◆ Problem requirements: Begin at the first line and end at the line containing "import numpy as np". Extract exactly those lines.

◆ Collected material:
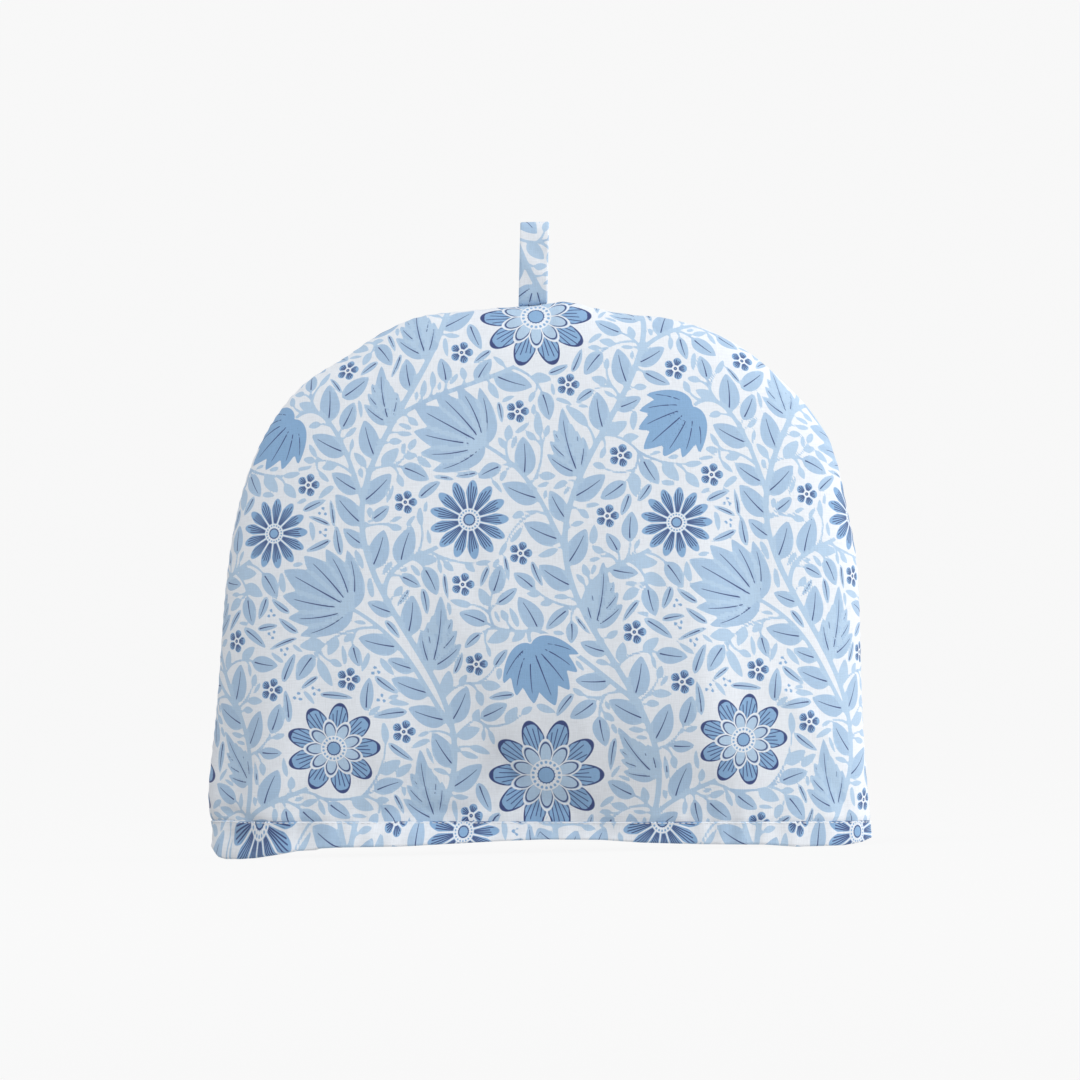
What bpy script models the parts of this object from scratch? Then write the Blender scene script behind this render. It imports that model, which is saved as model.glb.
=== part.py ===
"""Tea cosy: a padded cotton dome that drops over a teapot.

Two arched panels meet in one seam that runs up the sides and over the top. A narrow hem band
goes round the mouth, and a flat hanging loop stands on the top of the seam. Every piece is a wall
of padded cloth, open inside, in metres. The front looks along -Y, and the cosy stands on z = 0.
"""

import math

import bmesh
import bpy
import numpy as np

# ---- driving dimensions, in metres ----
HEIGHT = 0.2733               # floor to the top of the seam
HALF_WIDTH = 0.1604           # of the dome, above its foot
FOOT_FLARE = 0.0065           # the sides stand this much wider at the floor
FLARE_HEIGHT = 0.060
SIDE_ROUNDNESS = 2.3          # exponents of the arch: the sides curve early,
TOP_ROUNDNESS = 4.6           # the top stays broad,
DEPTH_ROUNDNESS = 2.3         # and the walls turn in close to the seam
HALF_DEPTH = 0.047
BELLY = 0.007                 # the padded walls swell this much between hem and middle
BELLY_CENTRE, BELLY_REACH = 0.085, 0.080
TOP_TAPER = 0.016             # half depth lost between the floor and the top seam

HEM_HEIGHT = 0.0156           # hem line at the middle
HEM_SLOPE = -0.0227           # the hem line falls to the right, as the whole cosy leans
LEAN = {"start": -0.0034, "linear": 0.0161, "cubic": -0.0076}

WALL = 0.0040                 # padded cloth
BAND_WALL = 0.0045            # the band is folded, so it is a little thicker
PIECE_GAP = 0.0003
SEAM_GROOVE, SEAM_REACH = 0.0012, 0.0035
RIM_FADE = 0.009              # folds die out this close to the seam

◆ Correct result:
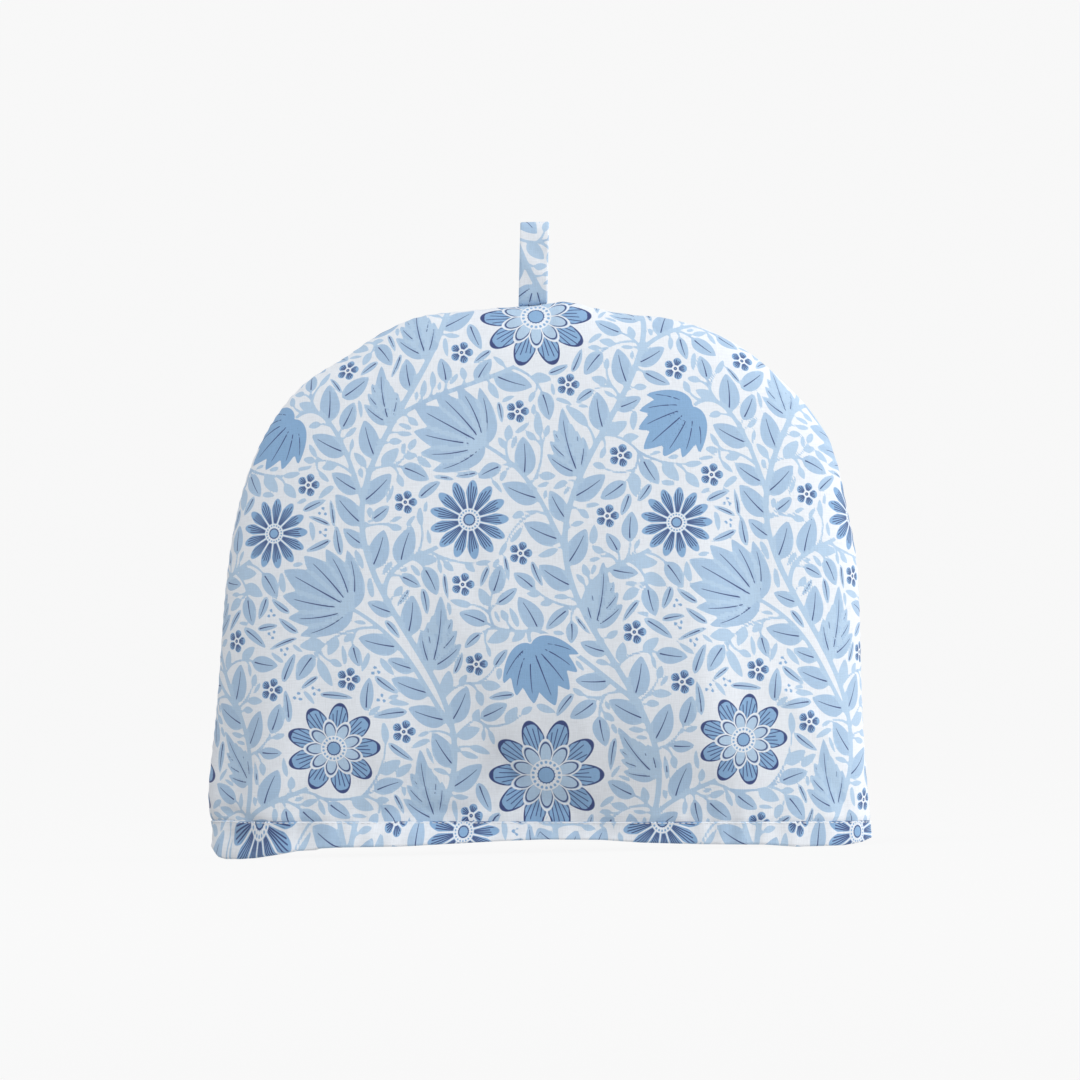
What bpy script models the parts of this object from scratch? Then write the Blender scene script behind this render. It imports that model, which is saved as model.glb.
=== part.py ===
"""Tea cosy: a padded cotton dome that drops over a teapot.

Two arched panels meet in one seam that runs up the sides and over the top. A narrow hem band
goes round the mouth, and a flat hanging loop stands on the top of the seam. Every piece is a wall
of padded cloth, open inside, in metres. The front looks along -Y, and the cosy stands on z = 0.
"""

import math

import bmesh
import bpy
import numpy as np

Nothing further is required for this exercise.